In summary, EndoCAb assays detect anti-endotoxin immunoglobulins and consumption of these circulating immunoglobulins following translocation of gut-derived endotoxins, can therefore be used to acquire indirect information on the intestinal epithelial barrier function.

D-lactate is a fermentation product produced by many bacteria present in the human gastrointestinal tract, and was proposed in the 1980s as a marker for diagnosis of bacterial infections[75]. Low circulating levels of D-lactate are found in healthy individuals, but in case of intestinal barrier function loss, these levels will rise as a consequence of increased translocation across the intestinal mucosa. Therefore, plasma D-lactate levels could serve as a measure of impaired barrier function (Figure 1D). Various studies proposed a relationship between plasma D-lactate and intestinal permeability. Sun et al[76] evaluated plasma D-lactate as a marker for increased intestinal permeability in a rat model of severe injuries (intestinal ischemia reperfusion and acute necrotising pancreatitis). Plasma endotoxin levels, measured using the LAL assay, correlated significantly with plasma D-lactate levels at an early stage of intestinal injury.

Few human studies have been performed to evaluate the potential role of plasma D-lactate as a marker for impaired barrier function. In one study, performed in patients undergoing open aortic surgery, a rapid increase of plasma D-lactate levels was observed, which correlated with a histologically proven ischemic colitis[77].

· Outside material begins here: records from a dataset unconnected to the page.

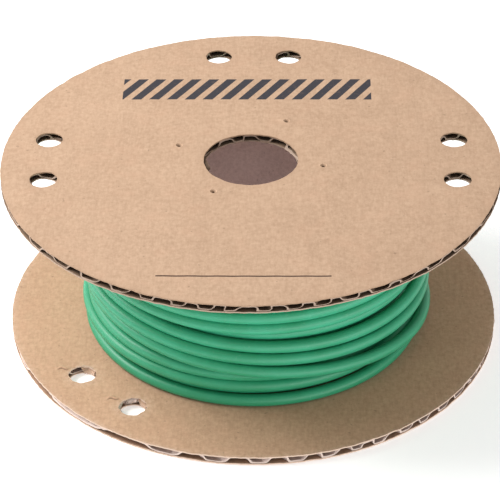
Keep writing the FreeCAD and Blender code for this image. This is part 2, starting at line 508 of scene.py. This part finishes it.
def thick_sheet(name, points, triangles, low, high, wear_and_shade, inside, shift=None):
    """A closed mesh: the flat triangles at two heights, joined along their open edges.

    The wear values are 1 at worn edges and fall below 0 where shade is painted into dents,
    grooves and flaps. inside says how much painted shade the low and the high face get, being
    shut in between the board's papers. The sides are marked as cut edges.
    """
    count = len(points)
    # Painted shade inside the board, kept weaker near worn edges and holes
    painted_shade_share = 1 - 0.45 * np.clip(wear_and_shade, 0, 1)
    x_low, x_high = points[:, 0], points[:, 0]
    y_low, y_high = points[:, 1], points[:, 1]
    if shift is not None:
        (x_low, y_low), (x_high, y_high) = shift(points, low), shift(points, high)
    upper = np.stack([x_high, y_high, high], 1)
    lower = np.stack([x_low, y_low, low], 1)
    edges = np.concatenate([triangles[:, [0, 1]], triangles[:, [1, 2]], triangles[:, [2, 0]]])
    keys = np.sort(edges, 1)
    _, place, times = np.unique(keys, axis=0, return_index=True, return_counts=True)
    rim = edges[place[times == 1]]
    sides = np.stack([rim[:, 1], rim[:, 0], rim[:, 0] + count, rim[:, 1] + count], 1)
    faces = triangles.tolist() + (triangles[:, ::-1] + count).tolist() + sides.tolist()
    mesh = smooth_mesh(name, np.concatenate([upper, lower]).tolist(), faces, 50)
    # Painted shade for faces shut in between the board's papers
    painted_inner_shade = np.concatenate([inside[1] * painted_shade_share, inside[0] * painted_shade_share])
    marks = (("wear_and_painted_shade", np.concatenate([wear_and_shade, wear_and_shade])), ("painted_inner_shade", painted_inner_shade))
    for label, values in marks:
        attribute = mesh.attributes.new(label, "FLOAT", "POINT")
        attribute.data.foreach_set("value", values.astype(np.float32))
    attribute = mesh.attributes.new("cut_edge", "FLOAT", "FACE")
    is_side = np.arange(len(faces)) >= len(faces) - len(sides)
    attribute.data.foreach_set("value", is_side.astype(np.float32))
    return add_object(name, mesh)


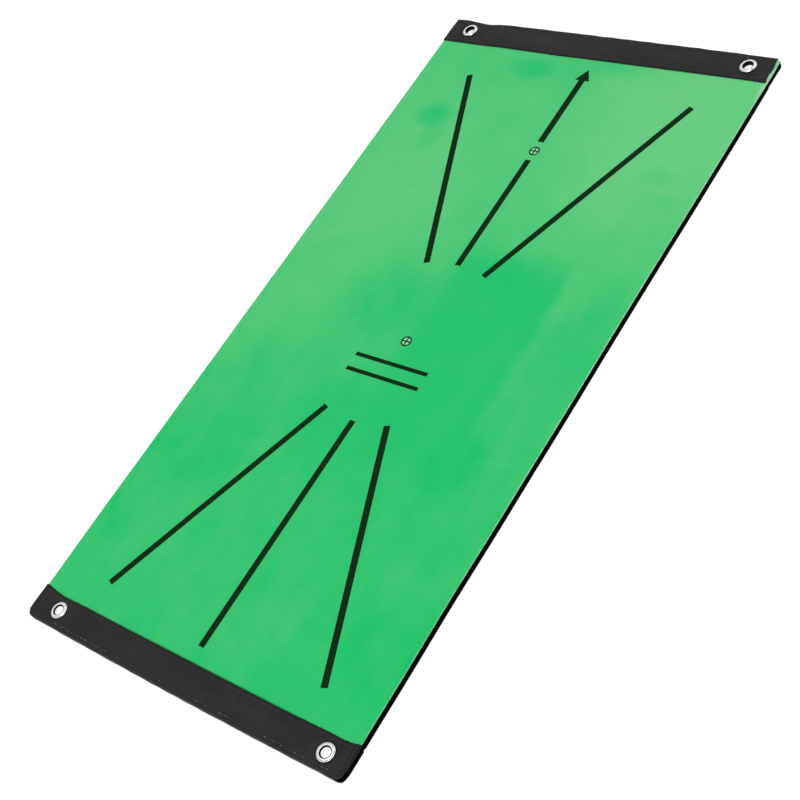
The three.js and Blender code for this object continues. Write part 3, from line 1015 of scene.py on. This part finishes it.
def strip_grid(end):
    """A strip's outer and inner surfaces, as grids of points over (x, section), and its tones."""
    section = strip_section()
    d, z, out_d, out_z, flap = (section[:, k][None, :] for k in range(5))
    ends = HALF_WIDTH - np.array([0.0, 0.12, 0.3, 0.6])
    inner_xs = np.arange(-HALF_WIDTH + 1.0, HALF_WIDTH - 0.9, GRID_PITCH)
    xs = np.unique(np.concatenate([-ends, inner_xs, ends]))[:, None]
    margin = HALF_WIDTH - STRETCHED_MARGIN
    share = np.clip((np.abs(xs) - margin) / (HALF_WIDTH - margin), 0, 1)
    above = z > FLAP_TOP - FOLD_RADIUS
    right, left = side_limit(end, d, above, "right"), side_limit(end, d, above, "left")
    limit = np.where(xs > 0, right, left)
    x = np.sign(xs) * (np.minimum(np.abs(xs), margin) + share * (limit - margin))
    room = limit - np.abs(x)
    shift = flap_carry(end, x, d, flap > 0)
    relief = np.where(flap > 0, flap_relief(end, x, d, True), 0.0)
    relief = np.where(flap < 0, flap_relief(end, x, d, False), relief)
    relief = relief - 0.3 * smooth(0.7, 0, room) ** 2 * (flap > 0)
    fold_lumps = (0.12 + 0.12 * wavy(x, z, 12, 41)) * (flap == 0)
    lift = relief + fold_lumps * smooth(0, 1.2, FOLD_RADIUS - d)
    droop = 0.8 * smooth(0, 0.8, np.abs(x) - HALF_WIDTH) * (flap > 0)
    outer_d, outer_z = d + out_d * lift, z + out_z * lift - droop
    inner_d, inner_z = d - out_d * LEATHER, z - out_z * LEATHER - droop
    outer = np.stack([x, FOLD_Y - outer_d + shift, outer_z], axis=-1)
    inner = np.stack([x, FOLD_Y - inner_d + shift, inner_z + 0 * x], axis=-1)
    tone = strip_tone(end, x, d, flap, room)
    return outer, inner, tone


def grid_faces(rows, columns, start, flip):
    faces = []
    for i in range(rows - 1):
        for j in range(columns - 1):
            a = start + i * columns + j
            face = [a, a + 1, a + columns + 1, a + columns]
            faces.append(face[::-1] if flip else face)
    return faces


def shell(name, outer, inner, tone):
    """A closed sheet between two grids of points, with the same tones on both."""
    rows, columns = outer.shape[:2]
    offset = rows * columns
    faces = grid_faces(rows, columns, 0, False) + grid_faces(rows, columns, offset, True)
    rim = list(range(columns))
    rim += [i * columns + columns - 1 for i in range(1, rows)]
    rim += [(rows - 1) * columns + j for j in range(columns - 2, -1, -1)]
    rim += [i * columns for i in range(rows - 2, 0, -1)]
    for k, a in enumerate(rim):
        b = rim[(k + 1) % len(rim)]
        faces.append([b, a, a + offset, b + offset])
    points = np.concatenate([outer.reshape(-1, 3), inner.reshape(-1, 3)])
    return make_mesh(name, points, faces, tone=np.concatenate([tone.ravel(), tone.ravel()]))


def add_strip(end, leather):
    outer, inner, tone = strip_grid(end)
    outer, inner = turned_points(outer, end["turn"]), turned_points(inner, end["turn"])
    strip = shell(f"strip_{end['name']}", outer, inner, tone)
    holes = hole_cutter(EYELET_HOLE)
    cut(strip, holes)
    discard(holes)
    finish_piece(strip, leather, "end_strip", f"{end['name']}_end_strip")
    return strip


# ---- Seams ----

# A stitch is a tube of rings: their number, and the corners of each
STITCH_RINGS, RING_CORNERS = 8, 8


def seam_walk(end):
    """Each stitch of the seam's rectangle: its side's start (x, d) and heading, how far along that
    side its middle is, and its pitch, which fits a whole number of stitches to the side."""
    left, right, near, far = seam_sides(end)
    corners = [(left, near), (right, near), (right, far), (left, far)]
    for k, start in enumerate(corners):
        stop = corners[(k + 1) % 4]
        run = math.dist(start, stop)
        count = round(run / STITCH_PITCH)
        heading = ((stop[0] - start[0]) / run, (stop[1] - start[1]) / run)
        for number in range(count):
            middle = (number + 0.5) * run / count
            yield start, heading, middle, run / count


def stitch(end, start, heading, middle, pitch, upper, rng):
    """One stitch's points, ring after ring. It dives into the leather at both ends."""
    length = pitch * rng.uniform(0.80, 0.88)
    lean = rng.uniform(-0.10, 0.10)
    tightness = rng.uniform(0.85, 1.1)
    radius = THREAD_RADIUS if upper else BOBBIN_RADIUS
    points = []
    for k in range(STITCH_RINGS):
        share = k / (STITCH_RINGS - 1)
        along = middle + (share - 0.5) * length
        aside = lean * (2 * share - 1)
        x = start[0] + heading[0] * along - heading[1] * aside
        d = start[1] + heading[1] * along + heading[0] * aside
        relief = float(flap_relief(end, np.array(x), np.array(d), upper))
        arch = math.sin(math.pi * share) ** 0.6
        rise = (arch * 0.72 - 0.42) * radius * 1.5 * tightness
        size = radius * (0.72 + 0.28 * arch)
        for corner in range(RING_CORNERS):
            angle = corner * 2 * math.pi / RING_CORNERS
            side_step = size * math.cos(angle) * 1.08
            height = relief + rise + size * math.sin(angle)
            point_x = x - heading[1] * side_step
            point_d = d + heading[0] * side_step
            shift = flap_carry(end, point_x, point_d, upper)
            z = FLAP_TOP + height if upper else max(-height, 0.01)
            points.append((point_x, FOLD_Y - point_d + shift, z))
    return points


def add_seam(end, upper, thread):
    rng = np.random.default_rng(11 if upper else 12)
    points, faces = [], []
    for place in seam_walk(end):
        faces += closed_faces(STITCH_RINGS, RING_CORNERS, len(points))
        points += stitch(end, *place, upper, rng)
    kind = "needle" if upper else "bobbin"
    name = f"{kind}_stitches_{end['name']}"
    seam = make_mesh(name, turned_points(points, end["turn"]), faces, smooth_angle=60)
    finish_piece(seam, thread, "seam_thread", f"{kind}_thread_{end['name']}")
    return seam


# ---- Eyelets ----

def arc_points(centre_r, centre_z, radius_r, radius_z, first, last, count):
    angles = np.radians(np.linspace(first, last, count))
    return [(centre_r + radius_r * math.cos(a), centre_z + radius_z * math.sin(a)) for a in angles]


# Where the flange is highest, how deep its bend into the tube is, and the groove pressed in it
CROWN_RADIUS, CROWN_BEND = 4.7, 0.9
PRESSED_RADIUS, PRESSED_DEPTH = 5.85, 0.2
# The lip curls out from the tube with this radius, and the tube is straight down to this height
CURL_RADIUS, TUBE_END = 1.25, 3.5
# How far below the crown a shade is painted down the inside of the tube
TUBE_SHADE = {"target": 3.2, "tail": 1.0}


def eyelet_profile(low, high, shade):
    """Sheet metal from the flange's rim over its crown, down the tube and out to the curled lip.

    Also gives the tone of each point, a painted shade: dark where the crown bends into the tube,
    down to shade below the crown, and a little dark in the pressed groove and at the rim.
    """
    metal, bore, tube = EYELET_METAL, EYELET_BORE, EYELET_BORE + EYELET_METAL
    seat, crown = FLAP_TOP - 0.3, high[2]
    bend_z, flange = crown - CROWN_BEND, FLANGE_RADIUS - CROWN_RADIUS
    curl_r, curl_z = bore + CURL_RADIUS, low[2] + 0.55
    curl_height = curl_z - low[2]
    turns = np.radians(np.linspace(0, 90, 30))
    radii = CROWN_RADIUS + flange * np.cos(turns)
    heights = seat + (crown - seat) * np.sin(turns)
    heights = heights - PRESSED_DEPTH * bell(radii - PRESSED_RADIUS, 0.24)
    outside = list(zip(radii, heights))
    outside += arc_points(CROWN_RADIUS, bend_z, CROWN_RADIUS - bore, CROWN_BEND, 98, 180, 28)
    outside += [(bore, z) for z in np.linspace(crown - 1.0, TUBE_END, 10)]
    outside += arc_points(curl_r, curl_z, CURL_RADIUS, curl_height, 180, 330, 12)
    inside = arc_points(curl_r, curl_z, CURL_RADIUS - metal, curl_height - metal, 330, 180, 10)
    inside += [(tube, TUBE_END)]
    inside += arc_points(CROWN_RADIUS, bend_z, CROWN_RADIUS - tube, CROWN_BEND - metal, 180, 98, 10)
    inside += arc_points(CROWN_RADIUS, seat, flange - metal, crown - seat - metal, 90, 0, 8)
    profile = np.array((outside + inside)[::-1])
    radius, height = profile[:, 0], profile[:, 1]
    # Painted shade in the bend and down the tube, in the pressed groove and at the rim
    bent = smooth(4.5, 4.25, radius) * smooth(crown - shade - 0.2, crown - shade, height)
    groove_shade = 0.6 * bell(radius - PRESSED_RADIUS, 0.28) * (height > seat)
    rim = 0.9 * smooth(FLANGE_RADIUS - 0.25, FLANGE_RADIUS - 0.1, radius)
    return profile, -np.clip(bent + groove_shade + rim, 0, 1)


def washer_profile(low, high):
    """A dished ring that backs the eyelet under the mat."""
    inner, outer = EYELET_HOLE, (high[0] - low[0]) / 2
    base, top = low[2] + 0.3, high[2]
    return [
        *arc_points(outer - 0.3, top - 0.3, 0.3, 0.3, 90, -20, 7),
        (outer - 0.1, low[2] + 0.05),
        (outer - 0.35, low[2]),
        (outer - 0.6, base),
        (inner + 0.15, base),
        (inner, base + 0.12),
        (inner, top - 0.1),
        (inner + 0.1, top),
    ][::-1]


def add_eyelets():
    bright = nickel("bright_nickel", NICKEL_BRIGHT, 0.14)
    plain = nickel("plain_nickel", NICKEL_PLAIN, 0.28)
    pieces = {"target": [], "tail": []}
    for end, number, x, y in eyelet_places():
        place = f"{end['name']}_{('left', 'right')[number]}"
        low, high = box_mm(f"eyelet_{place}")
        profile, tone = eyelet_profile(low, high, TUBE_SHADE[end["name"]])
        eyelet = lathe(f"grommet_{place}", profile, (x, y), tone=tone)
        finish_piece(eyelet, bright, "eyelet_metal", f"eyelet_{place}")
        low, high = box_mm(f"washer_{place}")
        washer = lathe(f"backing_{place}", washer_profile(low, high), (x, y), 64)
        finish_piece(washer, plain, "eyelet_metal", f"washer_{place}")
        pieces[end["name"]] += [eyelet, washer]
    return pieces


# ---- The whole object ----

add_camera()
add_studio()
rubber, face = add_layers()
prints = add_print()
leather = strip_leather()
thread = spun_thread()
metalware = add_eyelets()
for end in ENDS.values():
    strip = add_strip(end, leather)
    seams = [add_seam(end, upper, thread) for upper in (True, False)]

D-lactate measurement has especially been valuable in assessment of ischemic colonic injury and seems to be a reliable marker for colonic barrier function loss in animal models. Results should however be interpreted cautiously where there is bacterial overgrowth since the augmented presence of bacteria could result in increased fermentation of undigested carbohydrates to D-lactate[78]. The usefulness of plasma D-lactate as marker for colonic barrier function in man is a subject for future research.